Para ele, o Brasil está no meio termo internacional dos países produtores de petróleo na prática de preços. Enquanto “petroestados”, como Arábia Saudita e Venezuela, por exemplo, subsidiam combustíveis e os vendem mais abaixo do custo de produção, a empresa brasileira alia lucratividade com referência no mercado internacional.

Já os Estados Unidos, país que é o maior produtor de petróleo do mundo, utilizam o PPI, mas a regra é justificada pelo mercado competitivo do país. “São mais de 2 mil refinarias por lá, que são grandes, comercializam para fora e concorrem entre si”, diz. O Brasil, por sua vez, tem 17 refinarias de petróleo, com 13 delas pertencentes à Petrobras.

Novos parâmetros
No comunicado sobre a nova estratégia comercial de diesel e gasolina, a Petrobras diz que vai levar em consideração, a partir de agora, referências como o “custo alternativo do cliente” e o “valor marginal para a empresa”.

De acordo com a estatal, o primeiro ponto leva em consideração as “principais alternativas de produtos ou de produtos substitutos”, ou seja, o valor de gasolina e diesel em refinarias que não sejam da Petrobras ou até mesmo de etanol e biocombustível em usinas. Já o valor marginal da empresa, segundo Roos, sinaliza a implementação de uma estratégia regional, que pode inclusive levar à cobrança de preços diferentes em regiões diferentes, de acordo com o local. “Pode ser que, em uma região, ela prefira importar a vender”, diz.

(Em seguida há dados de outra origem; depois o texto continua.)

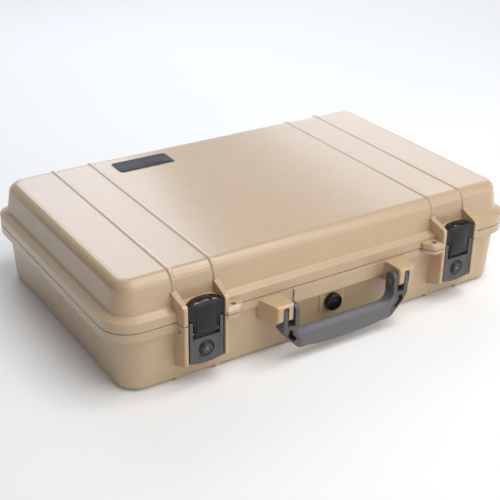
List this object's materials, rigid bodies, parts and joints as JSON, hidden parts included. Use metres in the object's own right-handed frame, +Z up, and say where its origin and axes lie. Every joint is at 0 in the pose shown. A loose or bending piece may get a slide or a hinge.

“É uma perspectiva interessante, porque traz uma realidade de mercado, de competitividade e de lucratividade à empresa”, pontua a professora de economia Cristina Helena Pinto de Mello, da Escola Superior de Propaganda e Marketing (ESPM). Segundo ela, a implementação do PPI, que tentava impedir interferências de preços por parte do governo, acabou por criar uma rigidez de regras, com volatilidade. “Precisamos ver como essa nova política vai ser operacionalizada. Mas, pela atual composição do conselho e pelo perfil da presidência, acredito que vá ser uma regra saudável”, complementa.

Cofres públicos e juros básicos
Por outro lado, durante a vigência do PPI, a Petrobras teve lucro recorde, que foi distribuído para acionistas por meio de dividendos. Os resultados saltaram de um prejuízo de R$ 14,8 bilhões em 2016 para um lucro de R$ 188,3 bilhões em 2022. No ano passado, foram distribuídos R$ 215,7 bilhões a acionistas. Parte desse valor retornava para o tesouro do governo federal, que é o principal acionista da estatal, com cerca de 36% das ações.

No entanto, segundo Roos, essa política, do ponto de vista macroeconômico, acabou virando um “tiro no pé” do próprio governo. “Se a empresa pagou muito dividendo para o governo, mas [os valores dos combustíveis] pressionaram muito a inflação, acabou-se obrigando, pela forma de atuação do Banco Central, a elevar a taxa de juros. Isso aumenta o custo da dívida e exige um esforço fiscal muito grande, travando a economia”, afirma o economista da UFRN.

Para Mello, da ESPM, a flexibilidade da nova regra de preços da estatal não implica redução de lucro. Com o PPI, acrescenta ela, produtos substitutos, como o etanol, podem ficar mais competitivos que a gasolina, por exemplo, causando uma redução de demanda. “Muitas vezes, uma redução de preço [da gasolina e do diesel] pode vir acompanhada de um aumento mais significativo nas vendas, com um resultado melhor. Além disso, se houver um impacto no IPCA, isso cria espaço para redução dos juros, e isso traz alívio para as contas públicas”, diz ela.

A redução no IPCA, no entanto, dependerá do impacto que o retorno da cobrança de impostos como o ICMS estadual, que foi retirado durante a do ano passado, vai causar nos preços.

Além disso, afirma Roos, a nova política de preços não necessariamente significará que a Petrobras vai represar possíveis novos choques de petróleo no mercado internacional. “Mas a empresa vai acabar suavizando esses repasses do mercado internacional, mesmo porque a maior parte dos custos dela é em reais. Ela pode fazer isso”, afirma o economista. “Agora, choques muito graves terão de ser repassados, mesmo porque a empresa tem várias regras de governança, está na Bolsa de Valores. Não vai ser possível ocorrer o que houve em 2014, com o preço do petróleo acima de 100 dólares e a gasolina a R$ 2”, conclui.